╭──

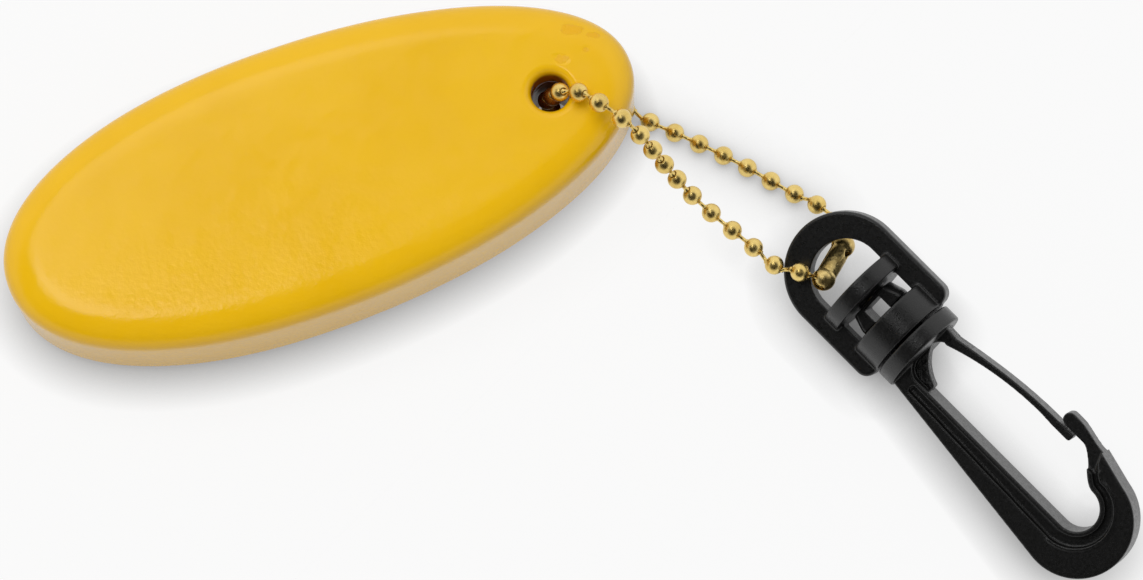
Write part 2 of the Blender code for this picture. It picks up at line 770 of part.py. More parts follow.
def gusset_outline():
    """The thin web in the corner between the spine and the flange, with a hollow edge towards the eye."""
    foot = (GUSSET_LENGTH, SPINE_INNER + GUSSET_WEB)
    head = (0, SPINE_INNER + GUSSET_REACH)
    outline = [(-OVERSHOOT, SPINE_INNER - RIB_WIDTH), (GUSSET_LENGTH, SPINE_INNER - RIB_WIDTH)]
    outline += arc_between(foot, head, GUSSET_CURVE, 8)
    outline.append((-OVERSHOOT, SPINE_INNER + GUSSET_REACH))
    return outline


def shelf_outline():
    """Where each face of the hook steps back to the thin nose."""
    below = nose_inner() - NOSE_WIDTH
    above = NOSE_OUTER + NOSE_WIDTH
    return [
        (NOSE_TIP - OVERSHOOT, below),
        (NOSE_TIP + NOSE_SHELF + SHELF_SLANT / 2, below),
        (NOSE_TIP + NOSE_SHELF - SHELF_SLANT / 2, above),
        (NOSE_TIP - OVERSHOOT, above),
    ]


def gate_seat_cutters(placement, cutters):
    """The block at the flange that carries the gate's root, and the round seat in it."""
    block = add_box(
        "gate_seat_form",
        (GATE_ROOT[0] + FLANGE_WIDTH / 2, 2 * (GATE_ROOT_RADIUS + GATE_SEAT_WALL), GATE_DEPTH),
        ((GATE_ROOT[0] - FLANGE_WIDTH / 2) / 2, GATE_ROOT[1], 0), cutters,
    )
    seat = arc(GATE_ROOT, GATE_ROOT_RADIUS + GATE_CLEARANCE, 0, 345, 23)
    hollow = add_object("gate_seat_cutter", outline_mesh(seat, 2 * HOOK_DEPTH), cutters)
    return [(block, "UNION", placement), (hollow, "DIFFERENCE", placement)]


def stem_pieces(placement, cutters):
    """The flange and the swivel's stem, with the slot that lets its two legs spring and their flats."""
    band_end = -FLANGE_WIDTH - RUNNING_GAP
    head_end = band_end - LOWER_BAND_WIDTH - BAND_GAP + RUNNING_GAP
    flange = add_disc("flange_form", BAND_RADIUS, -FLANGE_WIDTH, 0, cutters)
    add_bevel(flange, EDGE_BEVEL / 2, 1)
    stem = add_turned("stem_form", stem_profile(), 24, cutters)
    pieces = [
        (flange, "UNION", placement),
        (stem, "UNION", placement @ Matrix.Rotation(math.radians(-90), 4, "Y")),
    ]
    slot_start = head_end + HEAD_BRIDGE
    slot = add_box(
        "stem_slot_cutter", (band_end - slot_start, STEM_SLOT, 4 * HEAD_RADIUS),
        ((slot_start + band_end) / 2, 0, 0), cutters,
    )
    pieces.append((slot, "DIFFERENCE", placement))
    flat_end = band_end - LOWER_BAND_WIDTH
    flat_start = head_end - OVERSHOOT
    for side in (-1, 1):
        flat = add_box(
            "stem_flat_cutter", (flat_end - flat_start, 4 * HEAD_RADIUS, HEAD_RADIUS),
            ((flat_start + flat_end) / 2, 0, side * (HEAD_DEPTH + HEAD_RADIUS) / 2), cutters,
        )
        pieces.append((flat, "DIFFERENCE", placement))
    return pieces


def build_snap_hook(parts, cutters, plastic):
    placement = swivel_placement()
    hook = add_object("snap_hook", outline_mesh(hook_outline(), HOOK_DEPTH), parts, plastic)
    add_bevel(hook, EDGE_BEVEL, 1)

    pieces = []
    for side in (-1, 1):
        face = placement @ Matrix.Translation((0, 0, side * HOOK_DEPTH / 2))
        groove = add_object("groove_cutter", outline_mesh(groove_outline(), 2 * GROOVE_DEPTH), cutters)
        pieces.append((groove, "DIFFERENCE", face))
        thin = add_object("nose_cutter", outline_mesh(shelf_outline(), HOOK_DEPTH - NOSE_DEPTH), cutters)
        pieces.append((thin, "DIFFERENCE", face))
    web = add_object("gusset_form", outline_mesh(gusset_outline(), GUSSET_DEPTH), cutters)
    pieces.append((web, "UNION", placement))
    pieces += gate_seat_cutters(placement, cutters)
    pieces += stem_pieces(placement, cutters)
    for piece, operation, where in pieces:
        piece.matrix_world = where
        add_boolean(hook, piece, operation)
    hook.matrix_world = placement
    return hook


def gate_outline():
    """The leaf from its round root, bowed outward, to the block that closes against the nose."""
    outer = nose_inner() - GATE_CLEARANCE
    tip_end = NOSE_TIP + GATE_TIP_LENGTH
    leaf_end = NOSE_TIP - GATE_CLEARANCE
    steps = 10
    line = []
    halves = []
    for i in range(steps + 1):
        share = i / steps
        rise = outer - GATE_THICKNESS / 2 - GATE_ROOT[1]
        line.append((GATE_ROOT[0] + (leaf_end - GATE_ROOT[0]) * share, GATE_ROOT[1] + rise * (1 - (1 - share) ** 2)))
        halves.append(GATE_THICKNESS / 2 + (GATE_ROOT_RADIUS - GATE_THICKNESS / 2) * (1 - share) ** 3)
    low_side = offset_line(line, halves)
    top_side = offset_line(line, [-half for half in halves])
    direction = Vector(line[1]) - Vector(line[0])
    lean = math.degrees(math.atan2(direction.y, direction.x))
    outline = arc(GATE_ROOT, GATE_ROOT_RADIUS, lean + 90, lean + 270, 8)
    outline += low_side[1:]
    outline.append((leaf_end, outer - GATE_TIP_THICKNESS))
    outline.append((tip_end, outer - GATE_TIP_THICKNESS))
    outline.append((tip_end, outer))
    outline += top_side[:0:-1]
    return outline


def build_gate(parts, plastic):
    """The gate has its origin on the axis that it swings about."""
    outline = [(x - GATE_ROOT[0], y - GATE_ROOT[1]) for x, y in gate_outline()]
    gate = add_object("gate", outline_mesh(outline, GATE_DEPTH), parts, plastic)
    add_bevel(gate, EDGE_BEVEL / 2, 1)
    gate.matrix_world = swivel_placement() @ Matrix.Translation((*GATE_ROOT, 0))
    return gate


def centre_on_origin(parts):
    """Puts the middle of the whole object's box over the origin, with its lowest point at z = 0."""
    bpy.context.view_layer.update()
    graph = bpy.context.evaluated_depsgraph_get()
    corners = []
    for made in parts.objects:
        mesh = made.evaluated_get(graph).to_mesh()
        corners += [made.matrix_world @ vertex.co for vertex in mesh.vertices]
    low = Vector(min(corner[axis] for corner in corners) for axis in range(3))
    high = Vector(max(corner[axis] for corner in corners) for axis in range(3))
    shift = Matrix.Translation((-(low.x + high.x) / 2, -(low.y + high.y) / 2, -low.z))
    for made in bpy.context.scene.objects:
        made.matrix_world = shift @ made.matrix_world


def main():
    for old in list(bpy.data.objects):
        bpy.data.objects.remove(old)
    parts = new_collection("floating_keychain")
    cutters = new_collection("cutters")
    paint = new_material("yellow_paint", (0.88, 0.50, 0.02), 0.25, 0.0)
    brass = new_material("bright_brass", (0.80, 0.56, 0.17), 0.2, 1.0)
    dull_brass = new_material("dull_brass", (0.42, 0.29, 0.12), 0.4, 1.0)
    plastic = new_material("black_plastic", (0.012, 0.012, 0.013), 0.45, 0.0)
    build_float(parts, cutters, paint)
    centres = build_chain(parts, brass)
    build_connector(centres, parts, cutters, dull_brass)
    build_swivel_loop(parts, cutters, plastic)
    build_snap_hook(parts, cutters, plastic)
    build_gate(parts, plastic)
    centre_on_origin(parts)


main()
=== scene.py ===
"""Looks of the floating keychain: painted wooden float, gold ball chain and black swivel snap hook."""
import json
import math
import random

import bmesh
import bpy
from mathutils import Matrix, Vector, noise


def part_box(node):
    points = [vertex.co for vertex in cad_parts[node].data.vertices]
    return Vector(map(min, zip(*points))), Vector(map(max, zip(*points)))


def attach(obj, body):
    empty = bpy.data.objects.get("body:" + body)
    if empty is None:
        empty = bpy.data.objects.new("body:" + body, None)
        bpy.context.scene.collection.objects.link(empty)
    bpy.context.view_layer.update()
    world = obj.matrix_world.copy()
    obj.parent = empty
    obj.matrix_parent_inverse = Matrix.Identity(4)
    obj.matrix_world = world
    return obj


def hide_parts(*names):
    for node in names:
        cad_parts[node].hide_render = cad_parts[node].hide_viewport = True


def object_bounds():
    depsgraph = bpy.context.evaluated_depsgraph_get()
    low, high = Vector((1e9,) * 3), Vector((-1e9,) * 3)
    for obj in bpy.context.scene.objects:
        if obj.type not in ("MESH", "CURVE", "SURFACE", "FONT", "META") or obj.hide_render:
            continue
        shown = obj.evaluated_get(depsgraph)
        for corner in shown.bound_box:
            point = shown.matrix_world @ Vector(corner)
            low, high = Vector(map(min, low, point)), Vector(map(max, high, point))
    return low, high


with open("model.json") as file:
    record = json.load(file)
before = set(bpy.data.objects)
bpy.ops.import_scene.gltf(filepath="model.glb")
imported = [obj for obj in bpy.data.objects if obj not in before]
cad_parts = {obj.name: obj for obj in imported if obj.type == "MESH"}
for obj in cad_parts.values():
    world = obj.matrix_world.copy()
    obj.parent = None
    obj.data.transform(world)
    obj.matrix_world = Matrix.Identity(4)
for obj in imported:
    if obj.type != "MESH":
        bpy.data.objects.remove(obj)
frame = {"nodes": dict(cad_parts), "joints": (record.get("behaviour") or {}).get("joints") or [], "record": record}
CAD_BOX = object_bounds()

MM = 0.001
RANDOM_SEED = 4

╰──

__Work to do__
Write out exactly the lines from the one with "0.12), 0.4, 1.0)" through the one with "points = [vertex.co", including both, and no others.

__Written response__
    dull_brass = new_material("dull_brass", (0.42, 0.29, 0.12), 0.4, 1.0)
    plastic = new_material("black_plastic", (0.012, 0.012, 0.013), 0.45, 0.0)
    build_float(parts, cutters, paint)
    centres = build_chain(parts, brass)
    build_connector(centres, parts, cutters, dull_brass)
    build_swivel_loop(parts, cutters, plastic)
    build_snap_hook(parts, cutters, plastic)
    build_gate(parts, plastic)
    centre_on_origin(parts)


main()
=== scene.py ===
"""Looks of the floating keychain: painted wooden float, gold ball chain and black swivel snap hook."""
import json
import math
import random

import bmesh
import bpy
from mathutils import Matrix, Vector, noise


def part_box(node):
    points = [vertex.co for vertex in cad_parts[node].data.vertices]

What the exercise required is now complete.